For the ordinary resident of Jaipur’s northern suburbs, the convergence of a major infrastructural undertaking, the abrupt denial of digital connectivity, and the spectre of criminal prosecution constitutes a palpable sense of vulnerability, particularly among small traders whose livelihoods depend upon realtime market updates transmitted via mobile networks. Women who rely upon telemedicine services to obtain prescriptions for chronic conditions have expressed anxiety over delayed access to critical health information, while elderly citizens without literacy in written notices fear exclusion from official channels that could otherwise inform them of safety precautions during demolition activities. Such ramifications, though ostensibly incidental to the larger objective of urban modernization, underscore a recurring pattern whereby municipal ambitions proceed with insufficient accommodation for the socio‑economic fabric of the communities they purport to serve, a pattern that demands scrutiny by accountable oversight bodies.

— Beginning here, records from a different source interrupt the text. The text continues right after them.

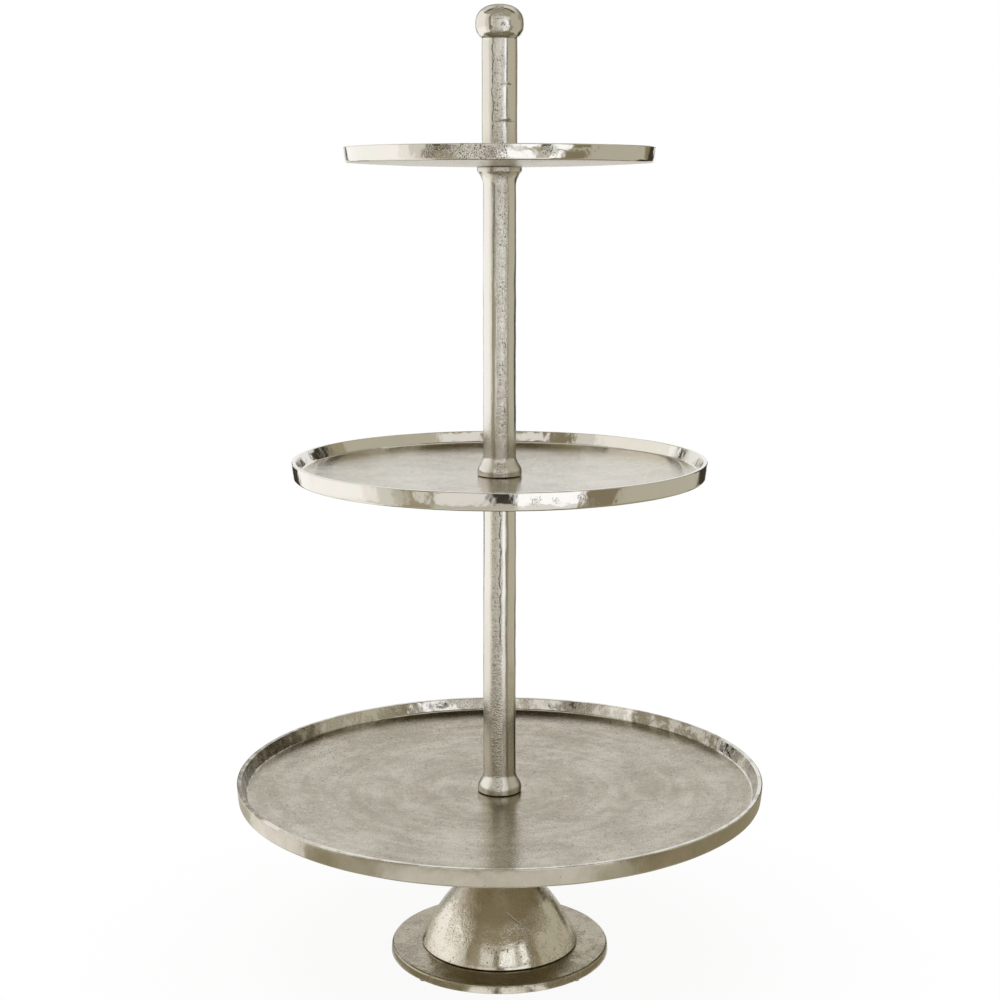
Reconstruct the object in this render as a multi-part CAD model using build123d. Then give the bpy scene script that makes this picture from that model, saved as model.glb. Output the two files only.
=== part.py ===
from build123d import *
import math
import os

# Three-tier serving stand in sand-cast aluminium with a raw nickel finish. Millimetres, +Z up.
# The origin is on the stand's axis, on the surface that the felt pads stand on.

# Large tray: lip radius, lip above the seat, outer wall, rise of the dished floor, lip
large_tray_radius = 253.5
large_tray_rim_height = 18.9
large_tray_wall_height = 17.1
large_tray_floor_rise = 7.3
large_tray_lip_width = 4.6

# Medium tray, in the same order
medium_tray_radius = 197.8
medium_tray_rim_height = 16.3
medium_tray_wall_height = 16.7
medium_tray_floor_rise = 4.9
medium_tray_lip_width = 3.9

# Small tray, in the same order
small_tray_radius = 146.8
small_tray_rim_height = 14.2
small_tray_wall_height = 14.6
small_tray_floor_rise = 4.0
small_tray_lip_width = 3.4

# What the three trays share
tray_floor_thickness = 4.0
tray_seat_radius = 34.0
tray_wall_draft = 1.8
tray_inner_wall_lean = 4.6
tray_lip_bevel = 0.5
tray_bottom_bevel = 1.5
tray_wall_foot_round = 2.0

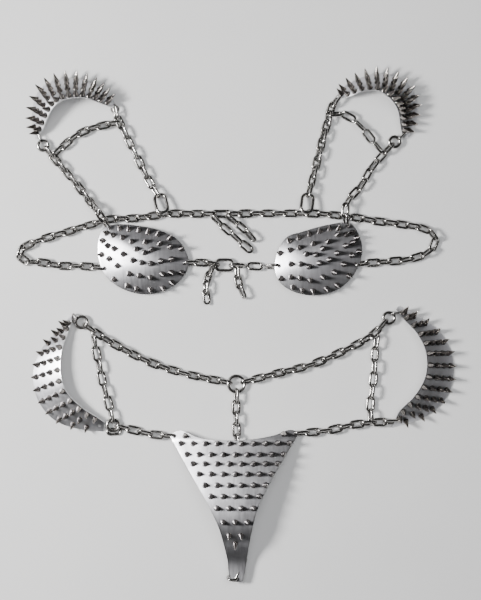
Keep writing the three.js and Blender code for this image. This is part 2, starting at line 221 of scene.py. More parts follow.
def brushed_aluminium():
    """Hand-worked sheet: streaks of brushing, cloudy tarnish, long scratches, and a painted highlight along
    the cut edges.
    """
    material, tree, shader = node_material("brushed_aluminium")
    shader.inputs["Metallic"].default_value = 1.0
    along = mapped(tree, "UV", (1.0, 14.0, 1.0))
    streaks = noise_of(tree, along, 420, detail=5, roughness=0.65)
    broad = noise_of(tree, mapped(tree, "UV", (1.0, 7.0, 1.0)), 60, detail=4)
    clouds = noise_of(tree, mapped(tree, "Object", (1, 1, 1)), 28, detail=5, roughness=0.65, distortion=0.6)
    lines = mapped(tree, "UV", (0.6, 40.0, 1.0))
    scratches = noise_of(tree, lines, 90, detail=2, roughness=0.5, distortion=0.4)
    scratch = ramp_of(tree, scratches, (0.66, 0.0), (0.72, 1.0))
    base = mixed(
        tree,
        ramp_of(tree, clouds, (0.3, 0.0), (0.75, 1.0)),
        (0.6, 0.6, 0.635),
        (0.78, 0.78, 0.81),
    )
    base = mixed(tree, ramp_of(tree, broad, (0.36, 0.3), (0.58, 0.0)), base, (0.5, 0.5, 0.53))
    base = mixed(tree, ramp_of(tree, streaks, (0.35, 0.22), (0.7, 0.0)), base, (0.5, 0.5, 0.52))
    # Painted highlight along the cut edges: the rim attribute lightens the colour and lowers the roughness
    # there.
    rim = attribute_of(tree, "rim")
    colour = mixed(tree, rim, base, (0.9, 0.9, 0.91))
    tree.links.new(colour, shader.inputs["Base Color"])
    rough = mixed(tree, ramp_of(tree, clouds, (0.3, 0.0), (0.7, 1.0)), (0.42, 0.42, 0.42), (0.36, 0.36, 0.36))
    rough = mixed(tree, ramp_of(tree, broad, (0.4, 0.0), (0.65, 0.5)), rough, (0.5, 0.5, 0.5))
    rough = mixed(tree, rim, rough, (0.2, 0.2, 0.2))
    tree.links.new(rough, shader.inputs["Roughness"])
    # Brushed metal spreads a highlight across the lines of the brushing.
    shader.inputs["Anisotropic"].default_value = 0.5
    shader.inputs["Anisotropic Rotation"].default_value = 0.25
    tangent = add_node(tree, "ShaderNodeTangent", direction_type="UV_MAP")
    tree.links.new(tangent.outputs["Tangent"], shader.inputs["Tangent"])
    normal = bumped(tree, streaks, 0.000015, 0.6)
    normal = bumped(tree, scratch, 0.00004, 0.5, normal)
    tree.links.new(normal, shader.inputs["Normal"])
    return material


def turned_steel():
    """The studs: steel turned to a point, with fine tool rings, and painted shade round the base and on the
    screw heads behind the sheet.
    """
    material, tree, shader = node_material("turned_steel")
    shader.inputs["Metallic"].default_value = 1.0
    rings = noise_of(tree, mapped(tree, "UV", (1.0, 60.0, 1.0)), 60, detail=3, roughness=0.5)
    wear = noise_of(tree, mapped(tree, "Object", (1, 1, 1)), 320, detail=4)
    base = mixed(tree, ramp_of(tree, wear, (0.35, 0.0), (0.7, 1.0)), (0.26, 0.24, 0.23), (0.46, 0.44, 0.42))
    # Painted shade, darkest where each stud meets the sheet and on the screw heads behind it.
    painted_shade = attribute_of(tree, "painted_shade")
    colour = mixed(tree, painted_shade, base, (0.09, 0.085, 0.08))
    tree.links.new(colour, shader.inputs["Base Color"])
    tree.links.new(ramp_of(tree, wear, (0.3, 0.14), (0.8, 0.3)), shader.inputs["Roughness"])
    tree.links.new(bumped(tree, rings, 0.00003, 0.5), shader.inputs["Normal"])
    return material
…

The confluence of municipal expansion, abrupt digital curtailment, and the spectre of punitive cyber‑law enforcement invites a thorough examination of whether the Jaipur Development Authority has duly observed procedural safeguards mandated under the State’s Urban Planning Act, particularly with respect to prior public consultation, transparent valuation of affected properties, and the provision of adequate alternative arrangements for displaced worshippers. Moreover, does the imposition of a twenty‑four‑hour blanket ban on mobile data, justified on the pretext of preventing misinformation, comport with constitutional guarantees of freedom of speech and the right to receive information, especially when the cessation indiscriminately affects law‑abiding citizens while the purported threat remains speculative and unsubstantiated? Finally, should the city’s reliance upon a loosely defined notion of ‘religious frenzy’ to trigger criminal proceedings not be subject to rigorous judicial scrutiny to avert arbitrary deprivation of liberty, and might the establishment of an independent oversight commission not provide the necessary balance between public safety and civil liberties in future urban redevelopment endeavours?

In light of the substantial public expenditure allocated to the Nandpuri Underpass project, amounting to several hundred crore rupees, and the concomitant disruption to commercial activity and health services incurred during the internet shutdown, municipal auditors are compelled to assess whether the cost‑benefit analysis presented to the city council duly incorporated the intangible social costs and whether the projected economic gains have been realistically quantified. Is it not incumbent upon the governing body to furnish a transparent audit trail that delineates how funds earmarked for infrastructural enhancement were allocated to security personnel, cyber‑monitoring infrastructure, and compensation schemes for aggrieved proprietors, thereby enabling citizens to gauge the fidelity of fiscal stewardship in the face of contentious development? Furthermore, should residents who perceive themselves as victims of procedural opacity not be granted a clear, time‑bound mechanism for lodging grievances, and must the municipal legal department not be obligated to publish detailed guidelines on the evidentiary standards required to substantiate claims of unlawful encroachment or unjust demolition, lest the current episode become a precedent for unchecked administrative discretion?